● Stated goal:
Your task is to write out the complete listing exactly as it is shown.

+++ Data extract +++

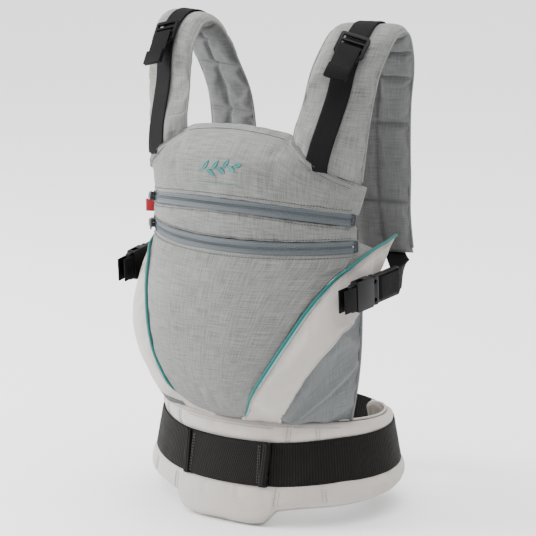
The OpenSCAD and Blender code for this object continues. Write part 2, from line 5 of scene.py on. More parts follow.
import bmesh
import bpy
import numpy as np
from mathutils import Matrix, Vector, noise
from mathutils.bvhtree import BVHTree


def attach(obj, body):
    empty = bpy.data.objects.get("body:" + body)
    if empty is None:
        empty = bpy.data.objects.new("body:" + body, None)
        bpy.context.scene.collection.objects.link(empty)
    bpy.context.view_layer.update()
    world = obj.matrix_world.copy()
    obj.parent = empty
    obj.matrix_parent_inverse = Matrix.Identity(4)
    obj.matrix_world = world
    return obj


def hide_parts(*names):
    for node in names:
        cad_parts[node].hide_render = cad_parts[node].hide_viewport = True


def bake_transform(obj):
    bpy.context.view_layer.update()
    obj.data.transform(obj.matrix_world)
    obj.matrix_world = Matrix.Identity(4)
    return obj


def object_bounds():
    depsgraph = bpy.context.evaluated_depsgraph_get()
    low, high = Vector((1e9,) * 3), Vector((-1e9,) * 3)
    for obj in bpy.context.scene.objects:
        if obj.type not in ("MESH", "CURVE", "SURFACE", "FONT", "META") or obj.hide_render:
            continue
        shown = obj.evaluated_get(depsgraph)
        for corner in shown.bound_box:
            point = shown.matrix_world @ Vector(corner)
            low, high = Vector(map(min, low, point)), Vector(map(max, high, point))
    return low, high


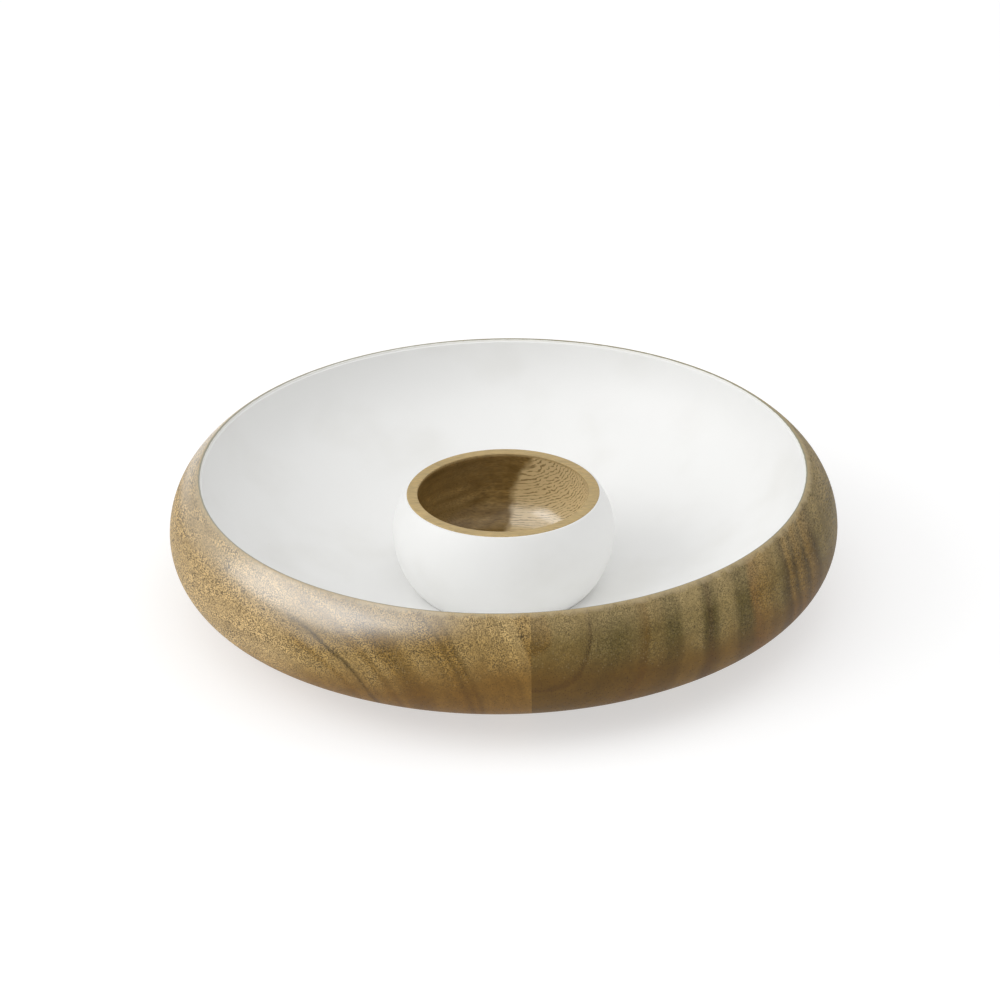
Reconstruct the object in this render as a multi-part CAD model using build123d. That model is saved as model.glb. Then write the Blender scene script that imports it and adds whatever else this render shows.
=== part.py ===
from build123d import *
from math import asin, atan, cos, degrees, radians, sin
import os

# Chip and dip server: a wide turned wooden tray with an enamelled hollow, and a
# small turned bowl for the dip that stands loose on the middle of its floor.
# The tray's blank is two boards glued edge to edge. Both turned pieces are bare
# wood where they are held and enamelled where they meet the food or the hollow.
# Units are millimetres. The axis of both pieces is Z, and the table is z = 0.

# Tray, outside
tray_radius = 178.0         # at the widest point of the bulge
tray_height = 75.0          # table to the crest of the lip
bulge_height = 43.2         # table to the widest point
lip_inset = 16.2            # widest point in to the crest of the lip
lip_rounding = 1.2          # radius of the rounded lip
belly_radius = 29.8         # arc below the widest point
foot_inset = 66.0           # widest point in to the edge of the foot
foot_rise = 5.0             # degrees at which the underside leaves the table
foot_ring_width = 20.0      # width of the ring that the tray stands on
foot_hollow_depth = 1.2     # the base inside the ring is turned hollow
foot_hollow_slope = 4.0     # width of the slope between ring and hollow

# Tray, hollow
floor_thickness = 8.0       # wood under the flat of the floor
floor_margin = 5.0          # flat floor around the dip bowl's foot
wall_radius = 52.0          # arc of the wall below the lip
wall_lean = 8.0             # degrees off vertical of the wall at the lip
board_seam = 13.0           # glue joint, to the right of the axis

# Enamel on both pieces
enamel_thickness = 0.5
enamel_edge = 0.5           # the coat tapers to its edge over this height

# Dip bowl, outside
bowl_radius = 58.6          # at the widest point of the wood
bowl_height = 53.7
bowl_bulge_height = 31.0    # foot to the widest point
bowl_rim_inset = 7.6        # widest point in to the rim's outer edge
bowl_foot_inset = 11.4      # widest point in to the foot's edge
bowl_foot_rounding = 1.5    # rounded edge of the foot
bowl_rim_rounding = 0.5     # softened edges of the rim
bowl_coat_drop = 0.5        # rim down to the edge of the coat

# Dip bowl, hollow
bowl_rim_width = 5.55
bowl_wall = 9.5             # wood at the widest point of the hollow
bowl_bottom = 8.0           # wood under the flat of the hollow
bowl_corner_radius = 20.0   # arc between the hollow's side and its bottom
bowl_flat_radius = 8.0      # flat in the middle of the hollow


def bulge_arc(depth, rise, rounding=0.0):
    """Radius of an arc that leaves a vertical tangent and touches a rounding.

    The rounding's centre lies depth in and rise up from the tangent point.
    """
    return (depth**2 + rise**2 - rounding**2) / (2 * (depth - rounding))


def bulge_turn(depth, rise, rounding=0.0):
    """Degrees that the same arc turns before it meets the rounding."""
    arc = bulge_arc(depth, rise, rounding)
    return degrees(asin(rise / (arc - rounding)))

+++

● Result below:
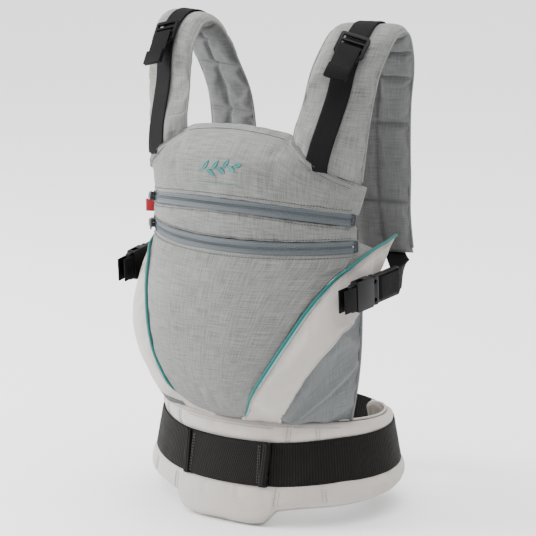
The OpenSCAD and Blender code for this object continues. Write part 2, from line 5 of scene.py on. More parts follow.
import bmesh
import bpy
import numpy as np
from mathutils import Matrix, Vector, noise
from mathutils.bvhtree import BVHTree


def attach(obj, body):
    empty = bpy.data.objects.get("body:" + body)
    if empty is None:
        empty = bpy.data.objects.new("body:" + body, None)
        bpy.context.scene.collection.objects.link(empty)
    bpy.context.view_layer.update()
    world = obj.matrix_world.copy()
    obj.parent = empty
    obj.matrix_parent_inverse = Matrix.Identity(4)
    obj.matrix_world = world
    return obj


def hide_parts(*names):
    for node in names:
        cad_parts[node].hide_render = cad_parts[node].hide_viewport = True


def bake_transform(obj):
    bpy.context.view_layer.update()
    obj.data.transform(obj.matrix_world)
    obj.matrix_world = Matrix.Identity(4)
    return obj


def object_bounds():
    depsgraph = bpy.context.evaluated_depsgraph_get()
    low, high = Vector((1e9,) * 3), Vector((-1e9,) * 3)
    for obj in bpy.context.scene.objects:
        if obj.type not in ("MESH", "CURVE", "SURFACE", "FONT", "META") or obj.hide_render:
            continue
        shown = obj.evaluated_get(depsgraph)
        for corner in shown.bound_box:
            point = shown.matrix_world @ Vector(corner)
            low, high = Vector(map(min, low, point)), Vector(map(max, high, point))
    return low, high


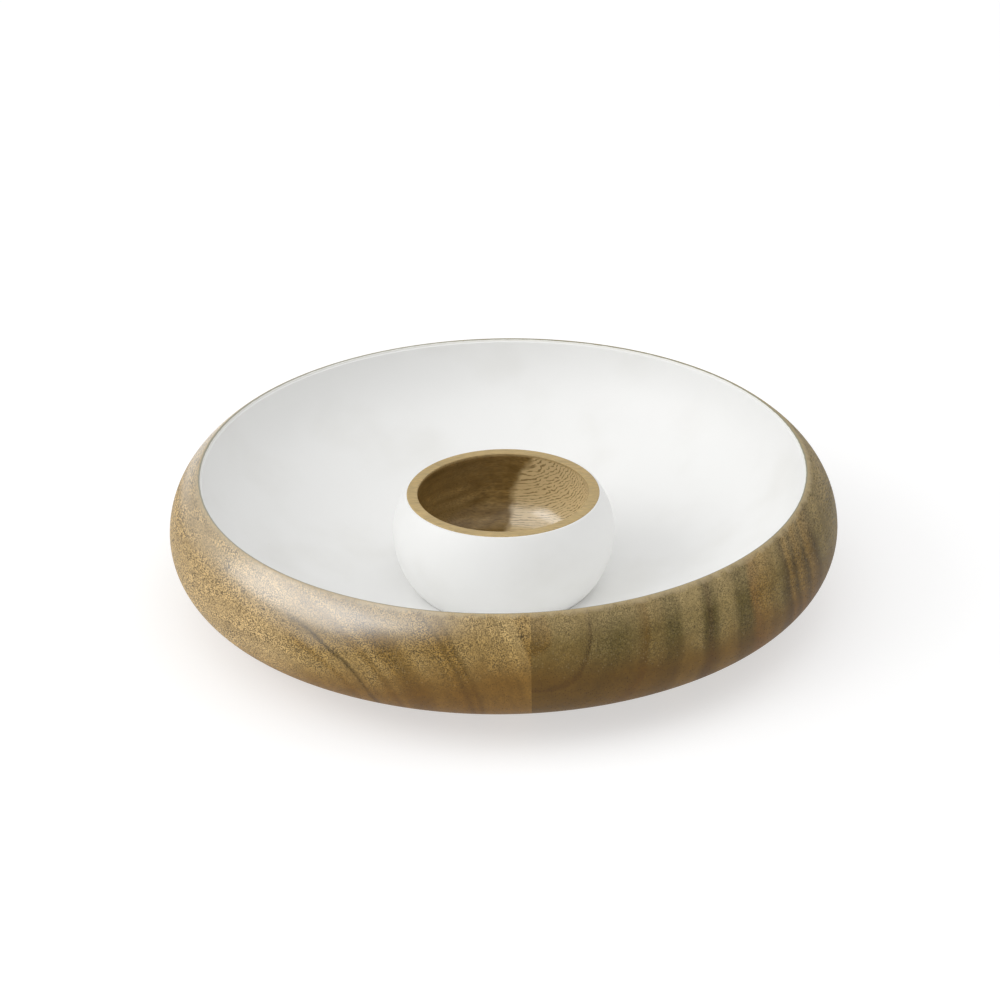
Reconstruct the object in this render as a multi-part CAD model using build123d. That model is saved as model.glb. Then write the Blender scene script that imports it and adds whatever else this render shows.
=== part.py ===
from build123d import *
from math import asin, atan, cos, degrees, radians, sin
import os

# Chip and dip server: a wide turned wooden tray with an enamelled hollow, and a
# small turned bowl for the dip that stands loose on the middle of its floor.
# The tray's blank is two boards glued edge to edge. Both turned pieces are bare
# wood where they are held and enamelled where they meet the food or the hollow.
# Units are millimetres. The axis of both pieces is Z, and the table is z = 0.

# Tray, outside
tray_radius = 178.0         # at the widest point of the bulge
tray_height = 75.0          # table to the crest of the lip
bulge_height = 43.2         # table to the widest point
lip_inset = 16.2            # widest point in to the crest of the lip
lip_rounding = 1.2          # radius of the rounded lip
belly_radius = 29.8         # arc below the widest point
foot_inset = 66.0           # widest point in to the edge of the foot
foot_rise = 5.0             # degrees at which the underside leaves the table
foot_ring_width = 20.0      # width of the ring that the tray stands on
foot_hollow_depth = 1.2     # the base inside the ring is turned hollow
foot_hollow_slope = 4.0     # width of the slope between ring and hollow

# Tray, hollow
floor_thickness = 8.0       # wood under the flat of the floor
floor_margin = 5.0          # flat floor around the dip bowl's foot
wall_radius = 52.0          # arc of the wall below the lip
wall_lean = 8.0             # degrees off vertical of the wall at the lip
board_seam = 13.0           # glue joint, to the right of the axis

# Enamel on both pieces
enamel_thickness = 0.5
enamel_edge = 0.5           # the coat tapers to its edge over this height

# Dip bowl, outside
bowl_radius = 58.6          # at the widest point of the wood
bowl_height = 53.7
bowl_bulge_height = 31.0    # foot to the widest point
bowl_rim_inset = 7.6        # widest point in to the rim's outer edge
bowl_foot_inset = 11.4      # widest point in to the foot's edge
bowl_foot_rounding = 1.5    # rounded edge of the foot
bowl_rim_rounding = 0.5     # softened edges of the rim
bowl_coat_drop = 0.5        # rim down to the edge of the coat

# Dip bowl, hollow
bowl_rim_width = 5.55
bowl_wall = 9.5             # wood at the widest point of the hollow
bowl_bottom = 8.0           # wood under the flat of the hollow
bowl_corner_radius = 20.0   # arc between the hollow's side and its bottom
bowl_flat_radius = 8.0      # flat in the middle of the hollow


def bulge_arc(depth, rise, rounding=0.0):
    """Radius of an arc that leaves a vertical tangent and touches a rounding.

    The rounding's centre lies depth in and rise up from the tangent point.
    """
    return (depth**2 + rise**2 - rounding**2) / (2 * (depth - rounding))


def bulge_turn(depth, rise, rounding=0.0):
    """Degrees that the same arc turns before it meets the rounding."""
    arc = bulge_arc(depth, rise, rounding)
    return degrees(asin(rise / (arc - rounding)))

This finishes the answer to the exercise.